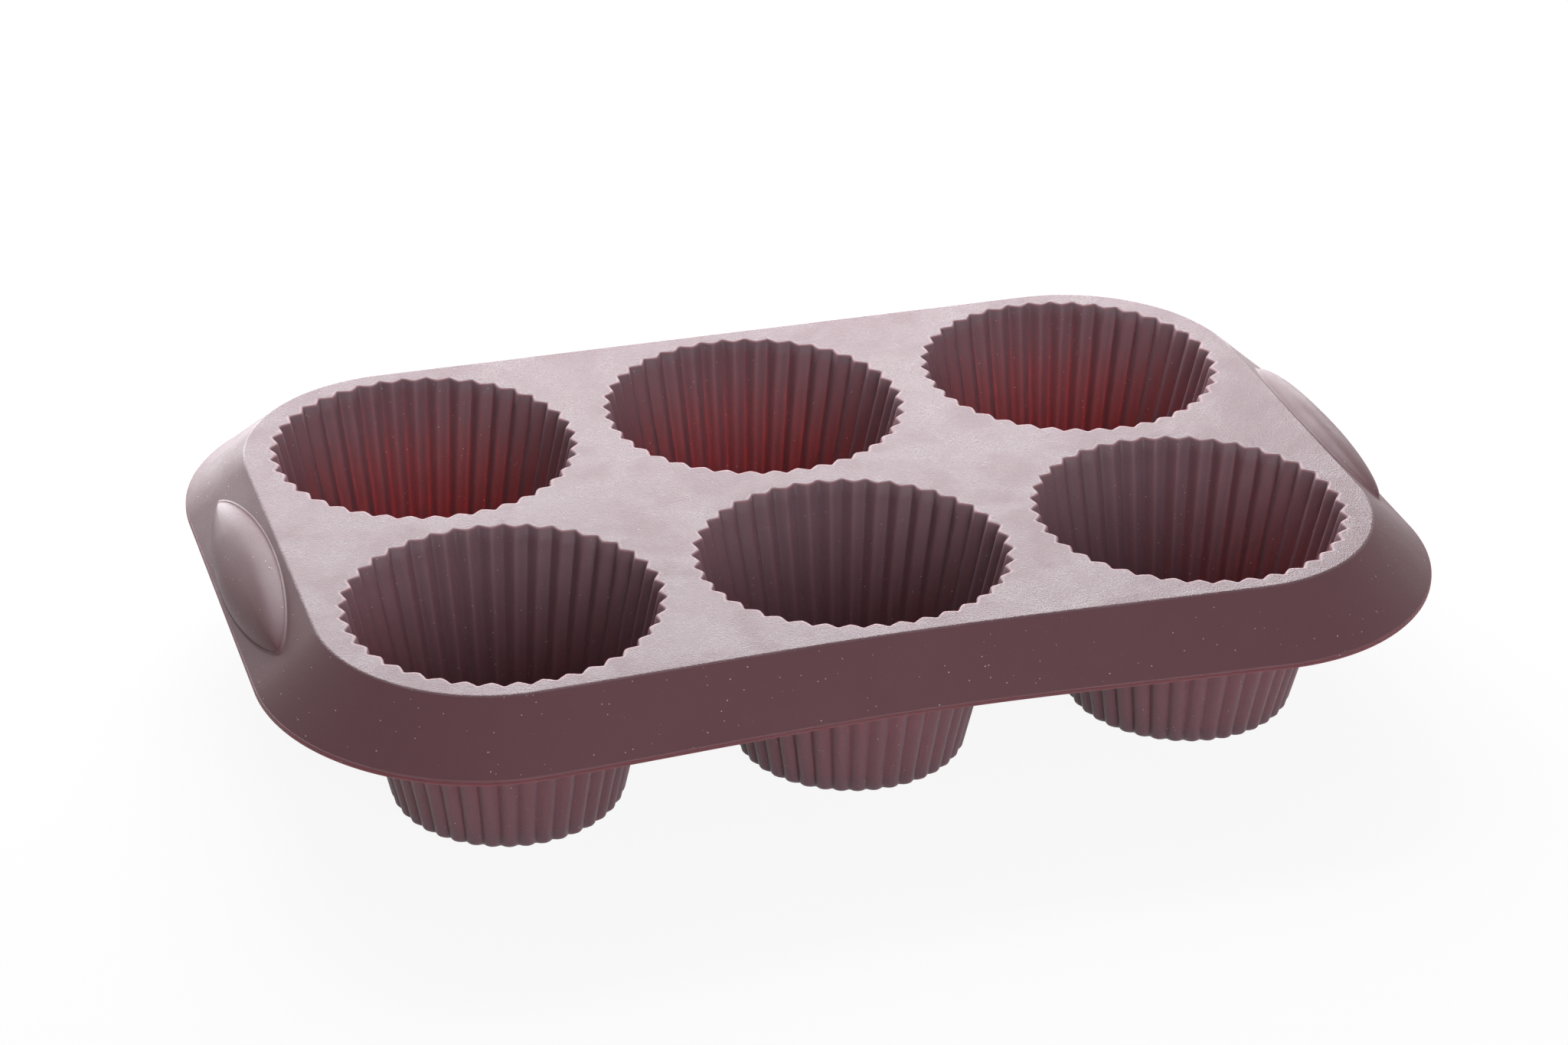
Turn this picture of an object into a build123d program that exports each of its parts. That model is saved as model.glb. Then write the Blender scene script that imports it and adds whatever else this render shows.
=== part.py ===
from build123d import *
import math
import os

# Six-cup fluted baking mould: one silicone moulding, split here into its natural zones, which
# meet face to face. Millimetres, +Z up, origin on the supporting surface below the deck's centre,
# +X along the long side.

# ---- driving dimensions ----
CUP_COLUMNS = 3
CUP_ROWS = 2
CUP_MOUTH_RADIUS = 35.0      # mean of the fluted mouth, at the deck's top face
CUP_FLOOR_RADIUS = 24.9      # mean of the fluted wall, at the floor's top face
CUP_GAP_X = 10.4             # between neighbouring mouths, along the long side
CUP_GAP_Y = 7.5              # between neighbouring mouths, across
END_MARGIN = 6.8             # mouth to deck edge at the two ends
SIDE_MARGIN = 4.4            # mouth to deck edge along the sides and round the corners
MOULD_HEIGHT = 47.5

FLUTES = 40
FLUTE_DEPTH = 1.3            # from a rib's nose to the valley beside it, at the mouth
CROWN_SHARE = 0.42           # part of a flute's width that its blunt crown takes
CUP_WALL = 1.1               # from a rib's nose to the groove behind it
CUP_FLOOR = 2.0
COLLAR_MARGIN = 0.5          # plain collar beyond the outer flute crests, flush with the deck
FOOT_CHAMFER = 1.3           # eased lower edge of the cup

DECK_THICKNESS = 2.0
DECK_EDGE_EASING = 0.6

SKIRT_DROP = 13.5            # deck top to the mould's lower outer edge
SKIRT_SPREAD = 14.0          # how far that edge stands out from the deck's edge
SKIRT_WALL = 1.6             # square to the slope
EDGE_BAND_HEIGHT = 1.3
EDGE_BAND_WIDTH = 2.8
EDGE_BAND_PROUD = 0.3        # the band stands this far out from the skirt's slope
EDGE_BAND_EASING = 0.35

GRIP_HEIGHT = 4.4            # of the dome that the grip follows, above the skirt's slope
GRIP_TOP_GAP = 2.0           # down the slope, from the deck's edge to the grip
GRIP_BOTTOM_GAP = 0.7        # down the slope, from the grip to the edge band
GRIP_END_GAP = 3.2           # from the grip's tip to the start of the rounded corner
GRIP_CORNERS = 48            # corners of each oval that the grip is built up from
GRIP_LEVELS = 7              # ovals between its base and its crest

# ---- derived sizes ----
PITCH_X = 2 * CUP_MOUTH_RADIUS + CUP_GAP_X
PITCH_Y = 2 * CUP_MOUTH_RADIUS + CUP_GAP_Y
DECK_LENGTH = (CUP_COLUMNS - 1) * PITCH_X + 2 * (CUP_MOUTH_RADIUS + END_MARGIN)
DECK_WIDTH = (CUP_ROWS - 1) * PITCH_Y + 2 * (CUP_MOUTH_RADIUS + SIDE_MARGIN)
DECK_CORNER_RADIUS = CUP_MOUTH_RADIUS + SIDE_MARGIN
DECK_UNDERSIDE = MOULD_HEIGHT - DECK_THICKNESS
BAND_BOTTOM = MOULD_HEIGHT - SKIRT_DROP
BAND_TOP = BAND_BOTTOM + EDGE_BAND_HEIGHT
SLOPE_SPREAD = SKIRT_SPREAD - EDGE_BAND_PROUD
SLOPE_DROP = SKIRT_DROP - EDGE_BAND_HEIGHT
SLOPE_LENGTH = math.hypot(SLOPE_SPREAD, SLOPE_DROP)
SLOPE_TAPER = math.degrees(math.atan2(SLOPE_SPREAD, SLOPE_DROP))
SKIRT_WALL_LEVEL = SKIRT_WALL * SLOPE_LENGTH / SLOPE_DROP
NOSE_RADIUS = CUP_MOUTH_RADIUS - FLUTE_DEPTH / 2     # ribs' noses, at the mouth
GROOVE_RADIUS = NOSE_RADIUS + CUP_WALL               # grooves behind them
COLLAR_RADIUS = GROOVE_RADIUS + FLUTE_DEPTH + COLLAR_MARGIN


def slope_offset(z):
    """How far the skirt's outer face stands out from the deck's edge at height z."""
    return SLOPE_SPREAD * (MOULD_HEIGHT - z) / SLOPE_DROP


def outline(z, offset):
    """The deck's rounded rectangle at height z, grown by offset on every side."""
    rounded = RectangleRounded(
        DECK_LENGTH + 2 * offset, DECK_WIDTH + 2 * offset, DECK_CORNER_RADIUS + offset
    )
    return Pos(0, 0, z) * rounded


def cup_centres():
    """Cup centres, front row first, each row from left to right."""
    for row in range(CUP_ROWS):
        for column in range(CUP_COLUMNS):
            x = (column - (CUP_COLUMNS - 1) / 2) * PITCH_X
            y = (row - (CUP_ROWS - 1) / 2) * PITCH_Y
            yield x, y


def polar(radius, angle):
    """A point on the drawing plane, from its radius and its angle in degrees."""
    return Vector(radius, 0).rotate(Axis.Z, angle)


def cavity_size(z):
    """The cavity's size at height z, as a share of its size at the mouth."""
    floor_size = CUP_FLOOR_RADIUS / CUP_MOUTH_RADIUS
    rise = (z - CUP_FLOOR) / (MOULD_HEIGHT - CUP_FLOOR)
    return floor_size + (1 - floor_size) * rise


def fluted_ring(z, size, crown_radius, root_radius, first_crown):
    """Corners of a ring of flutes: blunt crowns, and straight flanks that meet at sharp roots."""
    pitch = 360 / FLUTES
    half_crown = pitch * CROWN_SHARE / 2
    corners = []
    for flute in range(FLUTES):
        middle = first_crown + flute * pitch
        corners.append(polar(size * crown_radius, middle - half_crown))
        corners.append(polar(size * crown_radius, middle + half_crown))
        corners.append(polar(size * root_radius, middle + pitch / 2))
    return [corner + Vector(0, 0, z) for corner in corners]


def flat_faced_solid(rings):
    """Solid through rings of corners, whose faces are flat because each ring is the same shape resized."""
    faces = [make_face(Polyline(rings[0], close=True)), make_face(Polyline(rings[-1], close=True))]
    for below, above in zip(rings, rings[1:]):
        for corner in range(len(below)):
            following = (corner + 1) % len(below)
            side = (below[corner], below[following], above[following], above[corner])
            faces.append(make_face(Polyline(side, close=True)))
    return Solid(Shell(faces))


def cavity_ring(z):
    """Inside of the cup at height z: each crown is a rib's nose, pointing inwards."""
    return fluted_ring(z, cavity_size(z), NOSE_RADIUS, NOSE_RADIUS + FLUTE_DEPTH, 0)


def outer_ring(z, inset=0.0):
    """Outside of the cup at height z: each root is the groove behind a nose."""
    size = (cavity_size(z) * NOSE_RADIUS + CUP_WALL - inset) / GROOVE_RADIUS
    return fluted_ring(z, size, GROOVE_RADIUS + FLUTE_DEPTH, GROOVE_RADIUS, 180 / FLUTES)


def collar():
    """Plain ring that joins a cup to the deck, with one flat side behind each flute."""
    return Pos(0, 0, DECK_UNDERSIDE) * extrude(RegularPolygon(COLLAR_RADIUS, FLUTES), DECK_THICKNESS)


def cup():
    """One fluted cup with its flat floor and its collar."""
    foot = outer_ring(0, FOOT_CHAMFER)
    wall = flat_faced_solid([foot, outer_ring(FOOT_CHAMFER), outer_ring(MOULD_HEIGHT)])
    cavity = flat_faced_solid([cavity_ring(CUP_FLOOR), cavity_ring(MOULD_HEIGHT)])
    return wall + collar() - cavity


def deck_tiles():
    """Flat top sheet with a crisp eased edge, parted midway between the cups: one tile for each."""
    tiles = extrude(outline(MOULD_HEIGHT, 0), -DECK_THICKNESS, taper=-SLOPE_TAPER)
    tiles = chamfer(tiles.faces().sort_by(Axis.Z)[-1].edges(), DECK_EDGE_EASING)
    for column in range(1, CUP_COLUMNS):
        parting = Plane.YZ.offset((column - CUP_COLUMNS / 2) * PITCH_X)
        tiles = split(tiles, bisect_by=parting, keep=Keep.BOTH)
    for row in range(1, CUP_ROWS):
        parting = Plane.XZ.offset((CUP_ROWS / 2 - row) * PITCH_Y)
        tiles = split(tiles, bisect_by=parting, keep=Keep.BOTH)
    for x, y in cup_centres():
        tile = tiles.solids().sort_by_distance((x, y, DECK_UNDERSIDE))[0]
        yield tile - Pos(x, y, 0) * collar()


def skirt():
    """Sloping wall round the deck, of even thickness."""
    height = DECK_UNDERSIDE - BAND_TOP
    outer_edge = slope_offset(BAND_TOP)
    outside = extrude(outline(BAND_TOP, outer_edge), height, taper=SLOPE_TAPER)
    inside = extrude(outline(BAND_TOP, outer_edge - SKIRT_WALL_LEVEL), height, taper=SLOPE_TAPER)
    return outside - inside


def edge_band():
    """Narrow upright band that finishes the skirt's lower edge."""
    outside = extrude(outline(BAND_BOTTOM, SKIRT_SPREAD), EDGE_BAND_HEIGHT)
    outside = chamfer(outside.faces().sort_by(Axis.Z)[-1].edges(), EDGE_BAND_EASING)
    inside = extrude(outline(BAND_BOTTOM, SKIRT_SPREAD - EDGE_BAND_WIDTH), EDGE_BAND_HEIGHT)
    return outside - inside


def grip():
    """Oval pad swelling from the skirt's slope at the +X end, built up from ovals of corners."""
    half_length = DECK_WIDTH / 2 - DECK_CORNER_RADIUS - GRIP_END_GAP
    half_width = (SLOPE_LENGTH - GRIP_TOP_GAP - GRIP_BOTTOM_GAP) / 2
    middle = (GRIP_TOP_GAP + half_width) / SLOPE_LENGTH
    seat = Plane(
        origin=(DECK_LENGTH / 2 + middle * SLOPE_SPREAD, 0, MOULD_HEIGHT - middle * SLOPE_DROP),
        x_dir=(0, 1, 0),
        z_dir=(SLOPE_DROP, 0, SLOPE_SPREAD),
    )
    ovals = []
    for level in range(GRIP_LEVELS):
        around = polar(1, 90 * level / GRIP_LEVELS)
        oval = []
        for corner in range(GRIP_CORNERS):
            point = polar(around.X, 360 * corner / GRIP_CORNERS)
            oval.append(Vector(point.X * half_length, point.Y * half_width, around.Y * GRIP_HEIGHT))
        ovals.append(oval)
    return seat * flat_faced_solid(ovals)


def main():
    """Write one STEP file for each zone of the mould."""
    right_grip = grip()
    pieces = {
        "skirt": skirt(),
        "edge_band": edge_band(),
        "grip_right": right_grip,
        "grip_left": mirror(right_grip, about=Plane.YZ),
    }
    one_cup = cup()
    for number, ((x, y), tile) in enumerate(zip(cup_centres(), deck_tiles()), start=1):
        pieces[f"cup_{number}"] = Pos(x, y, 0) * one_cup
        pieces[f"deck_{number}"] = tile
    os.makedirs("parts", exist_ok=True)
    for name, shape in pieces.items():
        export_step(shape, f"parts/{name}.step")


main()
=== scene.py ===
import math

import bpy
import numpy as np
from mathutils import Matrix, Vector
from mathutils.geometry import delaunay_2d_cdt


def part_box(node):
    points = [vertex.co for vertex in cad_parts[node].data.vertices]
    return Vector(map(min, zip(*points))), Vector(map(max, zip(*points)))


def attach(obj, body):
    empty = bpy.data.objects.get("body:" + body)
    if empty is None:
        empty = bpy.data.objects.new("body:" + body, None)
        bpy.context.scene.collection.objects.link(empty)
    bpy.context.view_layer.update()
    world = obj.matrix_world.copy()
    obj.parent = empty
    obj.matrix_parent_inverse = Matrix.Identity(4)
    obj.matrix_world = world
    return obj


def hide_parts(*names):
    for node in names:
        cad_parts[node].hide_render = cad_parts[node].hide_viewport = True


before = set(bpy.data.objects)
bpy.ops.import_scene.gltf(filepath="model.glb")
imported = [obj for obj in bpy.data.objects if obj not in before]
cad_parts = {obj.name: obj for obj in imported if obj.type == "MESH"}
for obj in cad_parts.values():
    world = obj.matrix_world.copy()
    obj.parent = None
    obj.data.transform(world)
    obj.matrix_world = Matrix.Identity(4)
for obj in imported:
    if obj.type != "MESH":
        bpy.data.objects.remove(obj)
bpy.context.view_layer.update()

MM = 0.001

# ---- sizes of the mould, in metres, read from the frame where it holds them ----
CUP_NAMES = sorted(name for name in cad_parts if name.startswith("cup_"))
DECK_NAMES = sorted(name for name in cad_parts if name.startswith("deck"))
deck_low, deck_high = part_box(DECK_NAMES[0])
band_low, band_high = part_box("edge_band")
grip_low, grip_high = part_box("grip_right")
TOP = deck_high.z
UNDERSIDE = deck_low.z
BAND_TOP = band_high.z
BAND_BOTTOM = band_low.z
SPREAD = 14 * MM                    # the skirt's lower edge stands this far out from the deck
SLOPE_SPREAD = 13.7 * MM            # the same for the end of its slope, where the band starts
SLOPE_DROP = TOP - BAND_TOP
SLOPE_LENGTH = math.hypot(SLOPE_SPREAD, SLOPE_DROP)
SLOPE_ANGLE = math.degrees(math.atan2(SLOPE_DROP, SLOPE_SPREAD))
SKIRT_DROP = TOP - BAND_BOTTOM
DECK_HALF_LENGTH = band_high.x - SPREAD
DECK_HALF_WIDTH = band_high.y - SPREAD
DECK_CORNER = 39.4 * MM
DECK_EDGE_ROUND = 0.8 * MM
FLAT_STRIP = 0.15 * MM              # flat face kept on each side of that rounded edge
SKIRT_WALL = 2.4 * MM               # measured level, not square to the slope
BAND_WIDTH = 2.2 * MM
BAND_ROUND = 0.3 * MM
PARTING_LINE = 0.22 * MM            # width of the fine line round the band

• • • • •

Output only the lines from the one containing "for number, ((x, y), tile)" through the one containing "obj.matrix_parent_inverse = Matrix.Identity(4)", inclusive, exactly as written.

• SOLUTION FOR THIS TASK:
    for number, ((x, y), tile) in enumerate(zip(cup_centres(), deck_tiles()), start=1):
        pieces[f"cup_{number}"] = Pos(x, y, 0) * one_cup
        pieces[f"deck_{number}"] = tile
    os.makedirs("parts", exist_ok=True)
    for name, shape in pieces.items():
        export_step(shape, f"parts/{name}.step")


main()
=== scene.py ===
import math

import bpy
import numpy as np
from mathutils import Matrix, Vector
from mathutils.geometry import delaunay_2d_cdt


def part_box(node):
    points = [vertex.co for vertex in cad_parts[node].data.vertices]
    return Vector(map(min, zip(*points))), Vector(map(max, zip(*points)))


def attach(obj, body):
    empty = bpy.data.objects.get("body:" + body)
    if empty is None:
        empty = bpy.data.objects.new("body:" + body, None)
        bpy.context.scene.collection.objects.link(empty)
    bpy.context.view_layer.update()
    world = obj.matrix_world.copy()
    obj.parent = empty
    obj.matrix_parent_inverse = Matrix.Identity(4)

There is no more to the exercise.